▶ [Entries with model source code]
>>>>
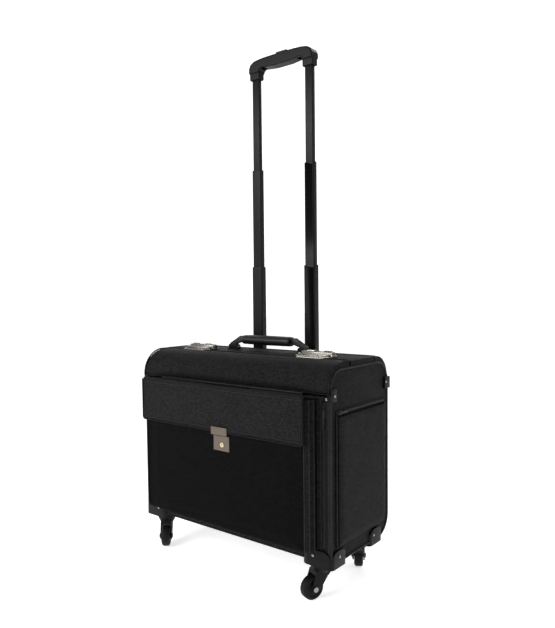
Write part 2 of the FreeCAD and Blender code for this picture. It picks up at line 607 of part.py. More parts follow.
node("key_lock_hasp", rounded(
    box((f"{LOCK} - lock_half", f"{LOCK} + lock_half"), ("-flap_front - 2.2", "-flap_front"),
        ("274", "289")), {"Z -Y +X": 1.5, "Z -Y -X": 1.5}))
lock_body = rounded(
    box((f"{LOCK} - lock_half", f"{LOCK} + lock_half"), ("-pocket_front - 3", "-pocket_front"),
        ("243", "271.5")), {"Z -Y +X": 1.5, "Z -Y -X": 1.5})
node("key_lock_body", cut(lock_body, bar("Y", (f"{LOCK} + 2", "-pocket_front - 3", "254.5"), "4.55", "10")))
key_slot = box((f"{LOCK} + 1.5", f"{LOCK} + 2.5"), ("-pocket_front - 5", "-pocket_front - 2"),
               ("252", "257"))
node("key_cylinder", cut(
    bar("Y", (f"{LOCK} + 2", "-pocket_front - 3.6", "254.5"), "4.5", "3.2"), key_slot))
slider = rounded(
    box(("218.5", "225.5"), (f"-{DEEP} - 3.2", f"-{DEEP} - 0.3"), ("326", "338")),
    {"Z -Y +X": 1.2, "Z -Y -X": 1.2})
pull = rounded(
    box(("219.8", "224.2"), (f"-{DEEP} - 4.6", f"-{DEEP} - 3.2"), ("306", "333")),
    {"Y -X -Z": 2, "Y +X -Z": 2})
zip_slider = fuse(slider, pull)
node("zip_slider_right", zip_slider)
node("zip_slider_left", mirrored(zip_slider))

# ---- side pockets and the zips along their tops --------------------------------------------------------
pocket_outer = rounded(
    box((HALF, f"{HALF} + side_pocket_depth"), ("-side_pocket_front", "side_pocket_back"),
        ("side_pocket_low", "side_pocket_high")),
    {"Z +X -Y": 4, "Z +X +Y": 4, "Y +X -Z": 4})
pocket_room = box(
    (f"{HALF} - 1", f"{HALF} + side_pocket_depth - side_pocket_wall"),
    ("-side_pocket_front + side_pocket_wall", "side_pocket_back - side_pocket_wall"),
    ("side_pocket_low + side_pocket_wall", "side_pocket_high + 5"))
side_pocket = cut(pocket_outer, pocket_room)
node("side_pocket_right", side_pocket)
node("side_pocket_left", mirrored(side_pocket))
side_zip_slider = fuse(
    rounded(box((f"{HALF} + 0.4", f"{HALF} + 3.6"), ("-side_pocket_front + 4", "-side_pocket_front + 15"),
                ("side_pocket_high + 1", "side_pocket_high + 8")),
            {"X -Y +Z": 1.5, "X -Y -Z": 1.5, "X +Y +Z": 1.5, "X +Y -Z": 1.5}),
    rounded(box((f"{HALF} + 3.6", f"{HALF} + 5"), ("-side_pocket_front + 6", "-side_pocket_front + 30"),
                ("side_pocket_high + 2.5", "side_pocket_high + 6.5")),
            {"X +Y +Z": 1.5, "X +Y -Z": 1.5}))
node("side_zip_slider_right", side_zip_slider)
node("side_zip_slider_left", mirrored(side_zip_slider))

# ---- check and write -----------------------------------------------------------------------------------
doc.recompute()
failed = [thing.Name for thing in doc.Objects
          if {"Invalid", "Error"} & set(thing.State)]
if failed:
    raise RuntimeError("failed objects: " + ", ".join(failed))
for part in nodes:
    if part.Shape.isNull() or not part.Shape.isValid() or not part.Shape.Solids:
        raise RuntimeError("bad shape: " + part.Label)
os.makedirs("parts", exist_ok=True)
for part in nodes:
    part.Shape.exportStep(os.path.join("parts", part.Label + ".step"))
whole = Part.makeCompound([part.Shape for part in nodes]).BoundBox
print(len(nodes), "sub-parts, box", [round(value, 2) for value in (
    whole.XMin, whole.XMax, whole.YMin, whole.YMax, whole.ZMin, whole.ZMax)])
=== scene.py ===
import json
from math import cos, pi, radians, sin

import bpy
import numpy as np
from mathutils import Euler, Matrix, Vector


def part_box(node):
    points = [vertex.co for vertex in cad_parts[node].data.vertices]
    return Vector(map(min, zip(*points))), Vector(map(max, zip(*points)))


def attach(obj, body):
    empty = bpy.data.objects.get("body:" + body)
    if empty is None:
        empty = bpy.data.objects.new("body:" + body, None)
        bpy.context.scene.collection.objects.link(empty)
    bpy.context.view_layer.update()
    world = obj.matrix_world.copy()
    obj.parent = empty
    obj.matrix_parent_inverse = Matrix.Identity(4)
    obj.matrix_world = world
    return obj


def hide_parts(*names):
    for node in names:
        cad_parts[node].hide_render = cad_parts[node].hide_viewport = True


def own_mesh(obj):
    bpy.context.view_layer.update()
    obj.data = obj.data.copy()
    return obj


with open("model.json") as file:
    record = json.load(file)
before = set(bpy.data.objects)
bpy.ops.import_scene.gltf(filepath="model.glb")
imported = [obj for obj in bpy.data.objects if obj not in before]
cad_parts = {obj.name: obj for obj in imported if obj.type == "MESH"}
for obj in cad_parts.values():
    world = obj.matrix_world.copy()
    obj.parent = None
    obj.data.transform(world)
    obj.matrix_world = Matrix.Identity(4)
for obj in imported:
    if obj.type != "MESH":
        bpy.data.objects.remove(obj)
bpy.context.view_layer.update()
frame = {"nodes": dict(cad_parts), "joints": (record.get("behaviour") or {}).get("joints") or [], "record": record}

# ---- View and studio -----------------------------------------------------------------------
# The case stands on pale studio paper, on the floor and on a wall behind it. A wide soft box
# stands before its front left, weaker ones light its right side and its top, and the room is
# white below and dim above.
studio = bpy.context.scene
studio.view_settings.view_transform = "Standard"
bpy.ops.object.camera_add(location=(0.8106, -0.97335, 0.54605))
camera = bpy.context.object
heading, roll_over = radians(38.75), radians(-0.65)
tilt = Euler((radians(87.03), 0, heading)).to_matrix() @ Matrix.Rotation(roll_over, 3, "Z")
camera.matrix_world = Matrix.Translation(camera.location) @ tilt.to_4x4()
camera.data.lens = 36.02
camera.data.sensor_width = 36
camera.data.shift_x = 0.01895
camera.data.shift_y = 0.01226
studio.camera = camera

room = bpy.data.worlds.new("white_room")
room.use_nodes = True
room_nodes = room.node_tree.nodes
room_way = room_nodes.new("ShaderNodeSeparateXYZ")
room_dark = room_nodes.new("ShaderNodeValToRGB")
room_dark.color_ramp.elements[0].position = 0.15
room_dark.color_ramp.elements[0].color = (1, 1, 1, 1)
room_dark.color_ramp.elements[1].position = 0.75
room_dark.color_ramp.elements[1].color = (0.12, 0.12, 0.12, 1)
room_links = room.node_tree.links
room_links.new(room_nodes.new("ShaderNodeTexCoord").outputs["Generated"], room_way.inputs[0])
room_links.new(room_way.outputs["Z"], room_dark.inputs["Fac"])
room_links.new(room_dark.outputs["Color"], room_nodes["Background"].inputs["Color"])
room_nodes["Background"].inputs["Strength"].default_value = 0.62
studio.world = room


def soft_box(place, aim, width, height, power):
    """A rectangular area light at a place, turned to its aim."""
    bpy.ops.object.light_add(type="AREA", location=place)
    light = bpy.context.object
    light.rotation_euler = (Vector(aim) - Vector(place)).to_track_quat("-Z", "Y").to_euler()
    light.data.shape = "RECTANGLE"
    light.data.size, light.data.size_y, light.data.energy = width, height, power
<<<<
>>>>
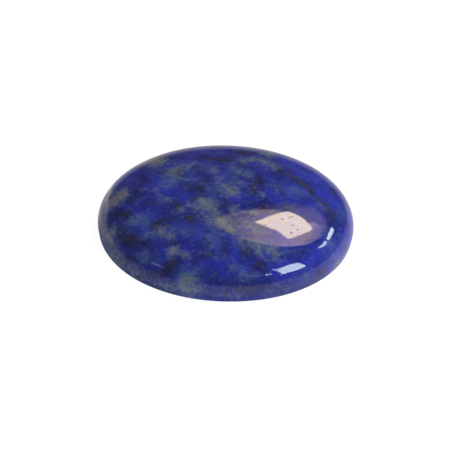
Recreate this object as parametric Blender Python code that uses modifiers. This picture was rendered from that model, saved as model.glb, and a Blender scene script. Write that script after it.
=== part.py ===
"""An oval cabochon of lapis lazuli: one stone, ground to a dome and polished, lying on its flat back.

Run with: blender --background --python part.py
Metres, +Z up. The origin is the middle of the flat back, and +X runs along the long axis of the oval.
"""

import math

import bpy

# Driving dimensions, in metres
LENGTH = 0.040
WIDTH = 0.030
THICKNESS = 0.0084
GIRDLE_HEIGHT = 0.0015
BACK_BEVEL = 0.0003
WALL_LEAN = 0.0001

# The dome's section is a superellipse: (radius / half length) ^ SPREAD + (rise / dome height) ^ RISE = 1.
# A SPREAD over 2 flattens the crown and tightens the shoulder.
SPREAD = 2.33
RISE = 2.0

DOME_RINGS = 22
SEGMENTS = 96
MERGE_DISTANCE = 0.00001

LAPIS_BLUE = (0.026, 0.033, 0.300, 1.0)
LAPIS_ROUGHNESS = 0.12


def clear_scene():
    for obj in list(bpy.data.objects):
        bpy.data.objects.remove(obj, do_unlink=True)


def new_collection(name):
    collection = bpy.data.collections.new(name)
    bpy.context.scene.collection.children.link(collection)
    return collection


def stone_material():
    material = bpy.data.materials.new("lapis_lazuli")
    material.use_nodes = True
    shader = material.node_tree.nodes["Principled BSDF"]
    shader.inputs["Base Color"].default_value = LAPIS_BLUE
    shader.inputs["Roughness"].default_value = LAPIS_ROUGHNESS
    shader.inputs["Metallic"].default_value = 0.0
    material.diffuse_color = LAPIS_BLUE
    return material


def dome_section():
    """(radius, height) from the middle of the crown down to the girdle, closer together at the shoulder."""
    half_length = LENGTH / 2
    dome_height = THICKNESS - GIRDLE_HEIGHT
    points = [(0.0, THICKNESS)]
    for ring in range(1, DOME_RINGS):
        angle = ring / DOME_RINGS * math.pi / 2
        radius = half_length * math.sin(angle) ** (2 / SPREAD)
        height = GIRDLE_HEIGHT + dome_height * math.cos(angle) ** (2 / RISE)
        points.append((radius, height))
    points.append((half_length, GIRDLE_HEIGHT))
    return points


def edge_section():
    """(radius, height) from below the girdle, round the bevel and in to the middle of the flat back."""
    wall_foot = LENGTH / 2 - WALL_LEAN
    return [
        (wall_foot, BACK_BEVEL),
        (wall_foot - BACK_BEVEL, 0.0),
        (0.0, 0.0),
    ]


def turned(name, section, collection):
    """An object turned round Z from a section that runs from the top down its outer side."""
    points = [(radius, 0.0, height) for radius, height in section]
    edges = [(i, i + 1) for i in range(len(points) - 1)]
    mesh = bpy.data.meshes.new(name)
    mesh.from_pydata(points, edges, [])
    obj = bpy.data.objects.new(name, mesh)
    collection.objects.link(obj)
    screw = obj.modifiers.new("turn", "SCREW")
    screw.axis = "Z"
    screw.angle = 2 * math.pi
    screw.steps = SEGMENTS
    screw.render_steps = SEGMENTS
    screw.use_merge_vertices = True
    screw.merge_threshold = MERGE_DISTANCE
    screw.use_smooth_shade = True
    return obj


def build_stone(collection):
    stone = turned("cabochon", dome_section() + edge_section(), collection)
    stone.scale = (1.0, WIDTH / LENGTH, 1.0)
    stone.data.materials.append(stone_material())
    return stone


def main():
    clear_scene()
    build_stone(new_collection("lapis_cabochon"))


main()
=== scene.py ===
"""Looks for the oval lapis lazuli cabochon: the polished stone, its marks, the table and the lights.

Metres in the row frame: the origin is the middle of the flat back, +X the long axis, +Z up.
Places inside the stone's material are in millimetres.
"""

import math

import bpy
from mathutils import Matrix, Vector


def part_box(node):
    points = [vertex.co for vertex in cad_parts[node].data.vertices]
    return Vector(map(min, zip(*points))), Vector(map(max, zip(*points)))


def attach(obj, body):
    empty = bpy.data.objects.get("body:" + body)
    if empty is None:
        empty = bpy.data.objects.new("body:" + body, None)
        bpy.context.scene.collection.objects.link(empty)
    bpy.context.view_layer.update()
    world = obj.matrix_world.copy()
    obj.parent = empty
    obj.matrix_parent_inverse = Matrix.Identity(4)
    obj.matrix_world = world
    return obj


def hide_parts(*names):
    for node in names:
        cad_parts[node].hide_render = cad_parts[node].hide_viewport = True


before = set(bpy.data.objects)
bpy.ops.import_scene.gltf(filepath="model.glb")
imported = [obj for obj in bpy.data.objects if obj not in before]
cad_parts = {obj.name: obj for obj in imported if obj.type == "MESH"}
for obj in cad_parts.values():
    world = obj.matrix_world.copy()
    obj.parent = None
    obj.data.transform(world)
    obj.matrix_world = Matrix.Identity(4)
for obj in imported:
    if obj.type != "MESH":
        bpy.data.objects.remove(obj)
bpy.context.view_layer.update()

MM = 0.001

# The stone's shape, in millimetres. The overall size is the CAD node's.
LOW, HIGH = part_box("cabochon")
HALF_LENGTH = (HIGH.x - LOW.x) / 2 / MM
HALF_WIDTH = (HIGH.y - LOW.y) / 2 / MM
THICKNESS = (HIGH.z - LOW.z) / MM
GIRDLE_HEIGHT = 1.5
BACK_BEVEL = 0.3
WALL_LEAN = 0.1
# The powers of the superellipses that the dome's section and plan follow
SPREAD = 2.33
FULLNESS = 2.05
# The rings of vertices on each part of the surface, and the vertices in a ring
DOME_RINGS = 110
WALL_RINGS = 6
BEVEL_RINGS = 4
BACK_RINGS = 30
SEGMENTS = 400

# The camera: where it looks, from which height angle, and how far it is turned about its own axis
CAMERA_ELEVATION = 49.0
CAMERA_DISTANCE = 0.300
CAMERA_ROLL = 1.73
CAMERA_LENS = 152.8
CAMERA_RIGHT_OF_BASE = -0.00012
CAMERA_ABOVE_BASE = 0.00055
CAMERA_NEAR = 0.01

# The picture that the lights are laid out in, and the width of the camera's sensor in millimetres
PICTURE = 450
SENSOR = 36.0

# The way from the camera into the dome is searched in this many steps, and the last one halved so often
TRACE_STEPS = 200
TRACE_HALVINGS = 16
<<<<
▶ [JOB] Write out exactly the lines from the one with "Recreate this object" through the one with "its flat back.", including both, and no others.

▶ [TASK OUTPUT]
Recreate this object as parametric Blender Python code that uses modifiers. This picture was rendered from that model, saved as model.glb, and a Blender scene script. Write that script after it.
=== part.py ===
"""An oval cabochon of lapis lazuli: one stone, ground to a dome and polished, lying on its flat back.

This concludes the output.